Ia menekankan agar dosen juga membekali mahasiswa dengan praktek-praktek di lapangan. “Kalau materinya ada di buku-buku lama semua itu ya, apa yang diomongkan dosen dengan yang ada di lapangan beda jauh,” tuturnya.
Untuk itu, ia berharap khusus pada mata kuliah dasar umum atau MKDU seperti Pancasila, Kewarganegaraan, Agama, dan Bahasa Indonesia perlu diubah caranya. “Nanti kita perlu sesi khusus untuk ini bagaimana mereaktualisasi Pancasila supaya lebih keren, nyaman, lebih enak diterima. Nah, di tempat saya namanya ditambah Character Building,” tuturnya.

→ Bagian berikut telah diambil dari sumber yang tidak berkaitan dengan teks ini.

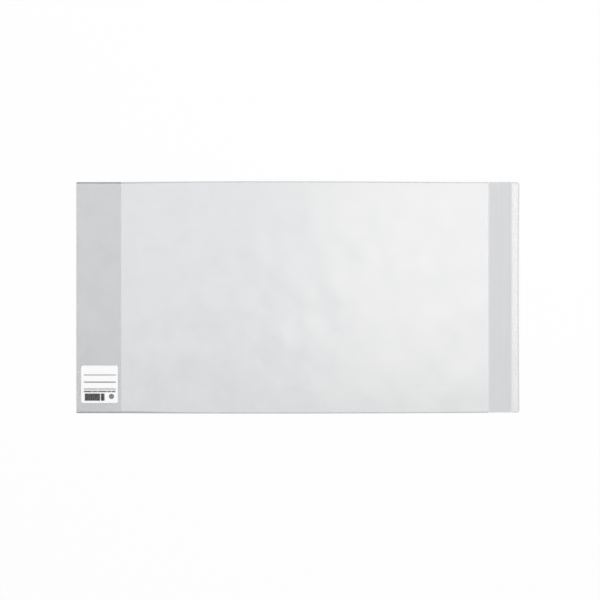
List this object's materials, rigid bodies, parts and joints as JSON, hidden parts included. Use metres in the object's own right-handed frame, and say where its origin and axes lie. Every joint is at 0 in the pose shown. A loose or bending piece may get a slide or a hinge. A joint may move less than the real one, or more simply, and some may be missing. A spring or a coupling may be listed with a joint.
{
  "type": "book jacket",
  "caption": "Clear film book jacket, open flat, with a welded pocket and name label at one end and a closing strip under a release liner at the other.",
  "frame": {"origin": "middle of the open jacket, on the surface that it lies on", "axes": "+X from the pocket's fold to the free end, +Y up the page, +Z out of the inside face, away from the table"},
  "size_m": [0.54, 0.282, 0.0007],
  "materials": {
    "film": "gloss",
    "weld": "satin",
    "adhesive": "satin",
    "liner": "satin",
    "label": "matte"
  },
  "bodies": {
    "front": {"front_panel": "film", "pocket_fold": "film", "pocket_weld_top": "weld", "pocket_weld_bottom": "weld", "front_bead_top": "weld", "front_bead_bottom": "weld"},
    "flap": {"pocket_flap": "film", "name_label": "label"},
    "spine": {"spine_panel": "film", "spine_bead_top": "weld", "spine_bead_bottom": "weld"},
    "back": {"back_panel": "film", "back_bead_top": "weld", "back_bead_bottom": "weld"},
    "tail": {"tail_panel": "film", "tail_bead_top": "weld", "tail_bead_bottom": "weld", "tail_corner_bead_top": "weld", "tail_corner_bead_bottom": "weld", "tail_end_bead": "weld", "adhesive_strip": "adhesive"},
    "liner": {"release_liner": "liner"}
  },
  "joints": [
    {"name": "pocket_gape", "type": "hinge", "parent": "front", "child": "flap", "pos_m": [-0.26974, 0, 0.00052], "axis": [0, -1, 0], "range_deg": [0, 5]},
    {"name": "front_fold", "type": "hinge", "parent": "front", "child": "spine", "pos_m": [-0.06, 0, 0.0008], "axis": [0, -1, 0], "range_deg": [0, 90]},
    {"name": "back_fold", "type": "hinge", "parent": "spine", "child": "back", "pos_m": [-0.04, 0, 0.0008], "axis": [0, -1, 0], "range_deg": [0, 90]},
    {"name": "tail_fold", "type": "hinge", "parent": "back", "child": "tail", "pos_m": [0.17, 0, 0.0016], "axis": [0, -1, 0], "range_deg": [0, 179]},
    {"name": "liner_release", "type": "slide", "parent": "tail", "child": "liner", "axis": [0, -1, 0], "range_m": [0, 0.28]}
  ]
}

Dengan penambahan nama Character Building pada nama mata kuliah Pancasila, misalnya, ia berharap setelah selesai mengikuti mata kuliah tersebut mahasiswa memiliki karakter yang lebih baik berdasarkan Pancasila. “Buat apa belajar agama kalau karakternya tidak dibangun baik? Jadi, arahnya ke situ,” pungkasnya. (SA/PSI).